In our case, the indicating factor towards a disc herniation was that the patient had a sudden development of symptoms and otherwise his general health was good, apart from his pathological reports being normal. All of these factors pointed towards the less likely possibility of epidural tumor or abscess. The literature review shows 20 cases of cauda equina syndrome associated with dorsal extradural lumbar disc herniation since the first report by Lombardi13) in 1973. All of these cases exhibited rim enhancement of the extruded disc.
A reason for such a herniation could be due to what Kuzeyli et al.9) has suggested, that heavy labor, traction, spinal manipulation, and conditions of hypermobility may predispose the disc, to posterior migration of the fragments. As seen by us in our review of similar cases most of them have history of some trauma before the onset of symptoms, which support this hypothesis. Also in all cases, prompt surgery by an open procedure with complete decompression provided good results.

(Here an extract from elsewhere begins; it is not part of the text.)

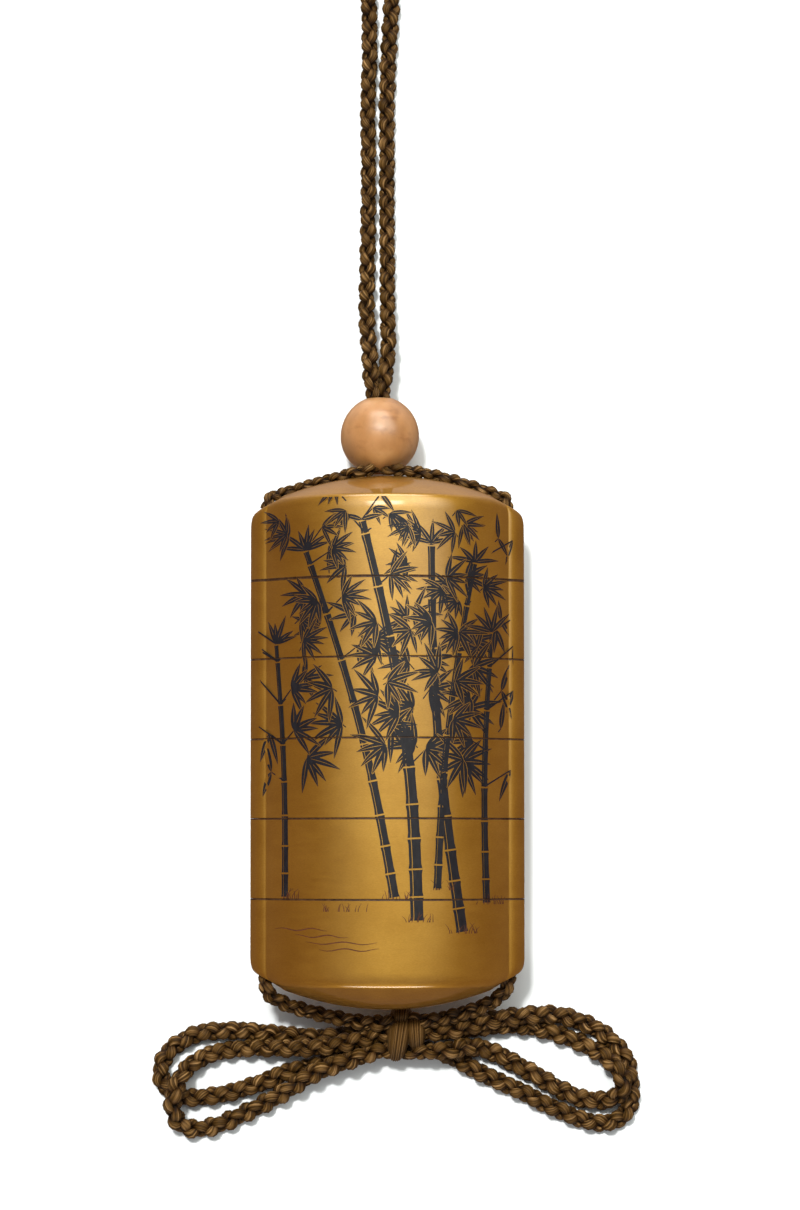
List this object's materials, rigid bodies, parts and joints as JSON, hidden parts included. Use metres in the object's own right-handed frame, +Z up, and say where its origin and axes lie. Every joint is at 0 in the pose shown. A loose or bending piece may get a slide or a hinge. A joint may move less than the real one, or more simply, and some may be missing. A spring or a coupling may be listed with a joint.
{
  "type": "inro case with bead and cord",
  "caption": "Tiered gold-lacquered case with a domed lid and stacking trays, a round bead and a braided silk cord tied in a bow, lying on its back.",
  "frame": {"origin": "on the flat of the back, under the middle of the closed case", "axes": "+X across the width, +Y along the case from the trays to the lid, +Z up from the back to the front"},
  "size_m": [0.0861, 0.2651, 0.0225],
  "materials": {
    "lacquer": "gold lacquer under a clear glossy coat",
    "bead": "polished, faintly mottled",
    "silk": "round braid of fine silk threads"
  },
  "bodies": {
    "root": {"lid": "lacquer", "case_1": "lacquer", "case_2": "lacquer", "case_3": "lacquer", "case_4": "lacquer", "case_5": "lacquer", "ojime": "bead", "bow_knot": "silk", "cord_crown_left": "silk", "cord_crown_right": "silk", "cord_leg_left": "silk", "cord_leg_right": "silk", "cord_bight": "silk", "cord_runner_left": "silk", "cord_runner_right": "silk", "bow_loop_upper_left": "silk", "bow_loop_lower_left": "silk", "bow_loop_outer_right": "silk", "bow_loop_inner_right": "silk", "cord_channel_left": "silk", "cord_channel_right": "silk", "cord_in_bead": "silk"}
  },
  "joints": []
}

We reported a case of dorsal extradural lumbar disc herniation mimicking intradural disc. Determining the location of lumbar disc herniation, either extradural or intradural, is a diagnostic challenge. Where there is concern about the diagnosis, appropriate scans and different diagnostic modes should be utilized. Any compressive lesion causing cauda equina syndrome should be decompressed on an urgent basis.
This study was supported by a grant from the Wooridul Spine Foundation.